Stored items:

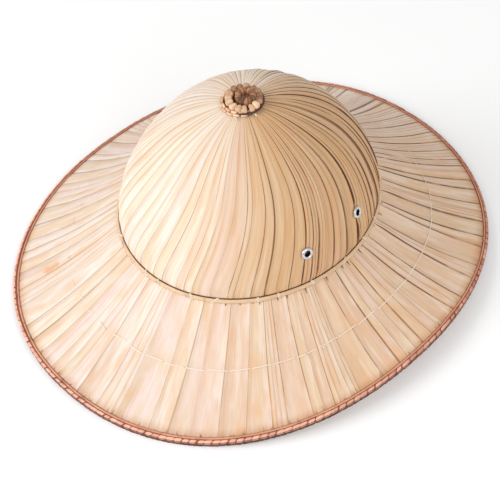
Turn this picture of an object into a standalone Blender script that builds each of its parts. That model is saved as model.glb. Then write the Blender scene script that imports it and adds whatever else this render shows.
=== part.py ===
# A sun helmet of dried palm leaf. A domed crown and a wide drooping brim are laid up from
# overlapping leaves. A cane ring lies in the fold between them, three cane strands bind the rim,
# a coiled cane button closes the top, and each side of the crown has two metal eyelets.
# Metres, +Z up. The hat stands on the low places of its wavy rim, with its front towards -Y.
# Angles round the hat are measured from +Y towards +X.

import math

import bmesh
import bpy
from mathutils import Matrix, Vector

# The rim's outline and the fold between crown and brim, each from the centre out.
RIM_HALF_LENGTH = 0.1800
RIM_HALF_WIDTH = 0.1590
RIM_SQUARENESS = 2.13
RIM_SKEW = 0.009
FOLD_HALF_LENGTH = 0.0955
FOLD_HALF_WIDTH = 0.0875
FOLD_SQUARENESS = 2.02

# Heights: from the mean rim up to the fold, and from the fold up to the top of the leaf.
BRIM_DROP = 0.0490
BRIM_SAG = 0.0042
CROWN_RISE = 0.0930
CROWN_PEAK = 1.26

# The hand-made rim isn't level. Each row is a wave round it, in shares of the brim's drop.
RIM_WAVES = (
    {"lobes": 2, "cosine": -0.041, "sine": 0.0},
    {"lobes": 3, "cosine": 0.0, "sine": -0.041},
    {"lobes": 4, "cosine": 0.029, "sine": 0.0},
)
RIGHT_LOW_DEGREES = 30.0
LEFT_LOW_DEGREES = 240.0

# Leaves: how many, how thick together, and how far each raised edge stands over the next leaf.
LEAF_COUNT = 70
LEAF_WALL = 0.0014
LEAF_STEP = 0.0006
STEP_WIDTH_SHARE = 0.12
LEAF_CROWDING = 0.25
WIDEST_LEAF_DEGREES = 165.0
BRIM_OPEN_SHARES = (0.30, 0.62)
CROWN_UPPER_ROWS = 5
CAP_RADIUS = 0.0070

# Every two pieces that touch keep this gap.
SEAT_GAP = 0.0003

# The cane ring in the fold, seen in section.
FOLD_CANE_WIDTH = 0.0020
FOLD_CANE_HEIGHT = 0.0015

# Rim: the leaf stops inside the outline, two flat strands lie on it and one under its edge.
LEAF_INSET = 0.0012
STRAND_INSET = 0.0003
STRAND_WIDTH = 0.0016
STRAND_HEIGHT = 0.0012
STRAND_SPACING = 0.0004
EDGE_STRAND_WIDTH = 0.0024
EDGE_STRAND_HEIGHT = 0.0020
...
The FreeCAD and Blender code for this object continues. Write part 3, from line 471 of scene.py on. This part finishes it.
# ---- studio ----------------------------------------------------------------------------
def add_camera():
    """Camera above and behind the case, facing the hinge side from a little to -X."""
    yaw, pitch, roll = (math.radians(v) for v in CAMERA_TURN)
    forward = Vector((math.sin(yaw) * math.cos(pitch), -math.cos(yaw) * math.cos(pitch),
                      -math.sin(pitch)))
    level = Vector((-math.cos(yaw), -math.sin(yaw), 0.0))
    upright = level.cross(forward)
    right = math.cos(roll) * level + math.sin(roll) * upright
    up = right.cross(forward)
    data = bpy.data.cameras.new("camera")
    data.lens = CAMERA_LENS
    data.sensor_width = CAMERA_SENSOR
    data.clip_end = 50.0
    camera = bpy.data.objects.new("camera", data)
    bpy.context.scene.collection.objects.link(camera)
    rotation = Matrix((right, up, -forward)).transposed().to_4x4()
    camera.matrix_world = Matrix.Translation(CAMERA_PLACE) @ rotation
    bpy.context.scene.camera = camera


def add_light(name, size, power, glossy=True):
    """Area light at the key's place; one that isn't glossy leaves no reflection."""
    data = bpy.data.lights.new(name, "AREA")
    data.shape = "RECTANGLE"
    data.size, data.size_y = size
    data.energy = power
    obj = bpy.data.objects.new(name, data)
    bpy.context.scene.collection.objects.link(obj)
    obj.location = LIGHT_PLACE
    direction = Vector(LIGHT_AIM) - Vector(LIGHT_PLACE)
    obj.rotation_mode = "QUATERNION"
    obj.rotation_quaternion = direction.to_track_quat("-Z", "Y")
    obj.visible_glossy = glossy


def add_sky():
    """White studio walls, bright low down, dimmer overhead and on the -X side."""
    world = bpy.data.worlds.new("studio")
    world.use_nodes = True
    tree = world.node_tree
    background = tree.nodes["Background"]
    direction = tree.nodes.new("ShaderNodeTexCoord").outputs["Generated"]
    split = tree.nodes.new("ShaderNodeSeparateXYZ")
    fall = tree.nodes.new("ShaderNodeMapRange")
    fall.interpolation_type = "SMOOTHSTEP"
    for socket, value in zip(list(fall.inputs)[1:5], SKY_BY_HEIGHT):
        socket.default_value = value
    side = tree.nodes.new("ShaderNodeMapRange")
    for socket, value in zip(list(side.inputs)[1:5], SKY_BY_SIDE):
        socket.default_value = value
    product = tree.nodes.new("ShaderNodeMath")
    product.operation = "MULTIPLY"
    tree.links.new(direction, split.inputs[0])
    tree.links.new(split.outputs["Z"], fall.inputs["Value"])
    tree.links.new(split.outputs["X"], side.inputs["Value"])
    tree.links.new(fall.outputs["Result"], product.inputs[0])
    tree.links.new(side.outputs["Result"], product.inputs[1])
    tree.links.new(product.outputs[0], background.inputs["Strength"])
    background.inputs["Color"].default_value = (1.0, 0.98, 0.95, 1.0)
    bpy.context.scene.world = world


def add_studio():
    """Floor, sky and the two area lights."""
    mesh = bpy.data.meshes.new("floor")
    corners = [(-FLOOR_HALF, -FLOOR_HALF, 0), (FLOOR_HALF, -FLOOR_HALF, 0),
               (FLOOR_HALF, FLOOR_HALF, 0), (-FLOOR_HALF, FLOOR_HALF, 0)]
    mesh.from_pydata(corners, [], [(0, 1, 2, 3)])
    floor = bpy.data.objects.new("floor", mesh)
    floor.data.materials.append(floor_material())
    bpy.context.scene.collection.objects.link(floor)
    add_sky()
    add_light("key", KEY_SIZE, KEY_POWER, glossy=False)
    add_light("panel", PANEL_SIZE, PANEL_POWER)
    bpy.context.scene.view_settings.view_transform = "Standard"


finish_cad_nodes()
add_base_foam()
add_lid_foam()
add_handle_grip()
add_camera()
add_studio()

- Job -
Within the listing above, the range opens at the line with "The FreeCAD and" and closes at the line with "bpy.context.scene.camera = camera". Reproduce exactly the lines of that range, including both ends.

- Correct output -
The FreeCAD and Blender code for this object continues. Write part 3, from line 471 of scene.py on. This part finishes it.
# ---- studio ----------------------------------------------------------------------------
def add_camera():
    """Camera above and behind the case, facing the hinge side from a little to -X."""
    yaw, pitch, roll = (math.radians(v) for v in CAMERA_TURN)
    forward = Vector((math.sin(yaw) * math.cos(pitch), -math.cos(yaw) * math.cos(pitch),
                      -math.sin(pitch)))
    level = Vector((-math.cos(yaw), -math.sin(yaw), 0.0))
    upright = level.cross(forward)
    right = math.cos(roll) * level + math.sin(roll) * upright
    up = right.cross(forward)
    data = bpy.data.cameras.new("camera")
    data.lens = CAMERA_LENS
    data.sensor_width = CAMERA_SENSOR
    data.clip_end = 50.0
    camera = bpy.data.objects.new("camera", data)
    bpy.context.scene.collection.objects.link(camera)
    rotation = Matrix((right, up, -forward)).transposed().to_4x4()
    camera.matrix_world = Matrix.Translation(CAMERA_PLACE) @ rotation
    bpy.context.scene.camera = camera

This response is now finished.